Reggie weed lacks the fruity, woody, herbal, and gassy scents of well-grown cannabis. Fewer trichomes, and therefore fewer terpenes, results in a poor aroma and flavour. Furthermore, this kind of cannabis often undergoes incorrect processing, or no processing at all. Poor drying and curing practices result in the loss of volatile monoterpenes, culminating in a rather dull and musky smell that does little to excite the olfactory system.

Why You Shouldn’t Smoke Reggie Weed

Most of the time, you should do everything possible to avoid combusting and inhaling low-grade reggie bud. In the context of recreational use, it offers a disappointing experience that pales in comparison to the effects of good cannabis. Many growers that produce reggie weed are only looking to flip a quick profit, which also increases the likelihood that their buds contain pesticide residue and other noxious chemicals. Those who use cannabis for medical reasons should certainly sidestep reggie weed; these buds are nowhere near an acceptable quality for holistic use.

Do Some People Prefer Reggie Weed?

Believe it or not, some cannabis users favour the subtler effects that reggie weed offers. Of course, nobody willingly goes out of their way to smoke chemical-laden buds packed with seeds and stems. Rather, these individuals are seeking a THC content that is on the milder side, as well as a lower price tag.

It’s no secret that many modern cultivars contain excessive THC levels. While some like to smoke the strongest strains during every session, others are looking for a less-pronounced but still notable experience. In this case, though, it’s far better to opt for a high-quality strain with a naturally mild THC content than it is to waste money on a lacklustre product that hasn’t been given the necessary care and attention. Even if reggie weed is cheaper outright, its returns quickly diminish.
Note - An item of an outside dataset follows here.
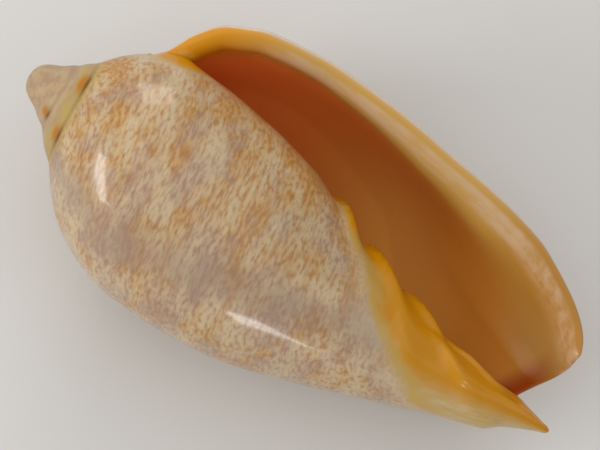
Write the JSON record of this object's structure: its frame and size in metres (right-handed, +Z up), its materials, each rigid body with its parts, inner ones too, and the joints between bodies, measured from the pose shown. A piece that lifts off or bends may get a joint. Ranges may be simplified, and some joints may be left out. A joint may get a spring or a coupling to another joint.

What Can You Do With Reggie Weed?

So, what do you do if you find yourself with a bag of reggie weed? Though it’s not going to offer a satisfying smoke on its own, it can be put to use. After all, as long as it still contains some cannabinoids, there is a high to be harnessed from this far-less-than-ideal stash. Here’s what you can do:

• Use it to bulk out a stash of good weed to make it last longer
• Make edibles or tinctures
• Grind it up to collect the trichomes, and use it to make hash
• Make **topicals from the stems
**topicals from the stems - https://www.royalqueenseeds.com/blog-how-to-reuse-cannabis-stems-n475

Reggie Weed: To Smoke or Not to Smoke?

And just like that, you’re a fountain of knowledge on reggie weed. At a guess, we’d say you’re pretty likely to steer clear of these low-grade buds going forward. Their poor potency, lack of flavour and aroma, and possible contamination displace them from the menu of most smokers. However, if you have access to nothing else, or simply enjoy milder cannabis, then go ahead and do you. Just make sure whatever you’re smoking doesn’t contain any traces of mould or nasty chemicals.